A Novel Improved Butterfly Optimization Algorithm Based on the Adaptive Inertia Weight and the Dynamic Switching Probability

Butterfly optimization algorithm (BOA) is widely applied in various complex problems because of its efficient performance. However, similar to other swarm intelligent optimization algorithms, the BOA also has the problem of easily falling into the local optimum. In order to solve the above problem, this paper proposes an improved BOA (IBOA) by balancing local search and global search. In the IBOA, the adaptive inertia weight and the dynamic switching probability are introduced, which enables the IBOA to significantly improve the exploration ability in the early stage and the exploitation ability in the later stage, so that the algorithm is able to effectively escape from the local optimum.
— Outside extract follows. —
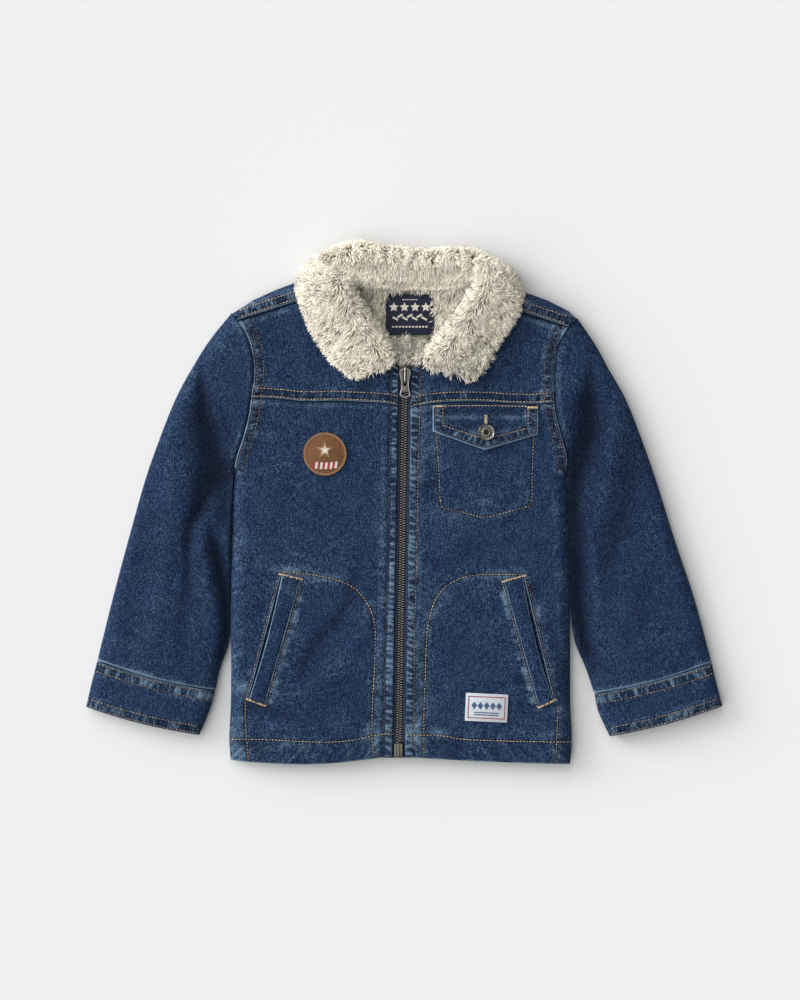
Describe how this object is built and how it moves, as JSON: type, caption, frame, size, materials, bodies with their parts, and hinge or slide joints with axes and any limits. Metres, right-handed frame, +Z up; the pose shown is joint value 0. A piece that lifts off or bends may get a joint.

The performance of the IBOA is verified on eight benchmark functions. Compared with the other four optimization algorithms, the IBOA has the strongest optimization ability. Finally, a new prediction model is proposed based on that the IBOA is used to determine the hyper-parameters of support vector machine (SVM), which is called the IBOA-SVM model. Prediction experiments are carried out in earthquake magnitude dataset and air quality index dataset to validate the performance of the IBOA-SVM. The comparative experimental results indicate that, in comparison to the SVM, GWO-SVM, PSO-SVM, and BOA-SVM model, the values of MSE and MAE obtained by the IBOA-SVM model are the smallest, so our proposed model has higher prediction accuracy.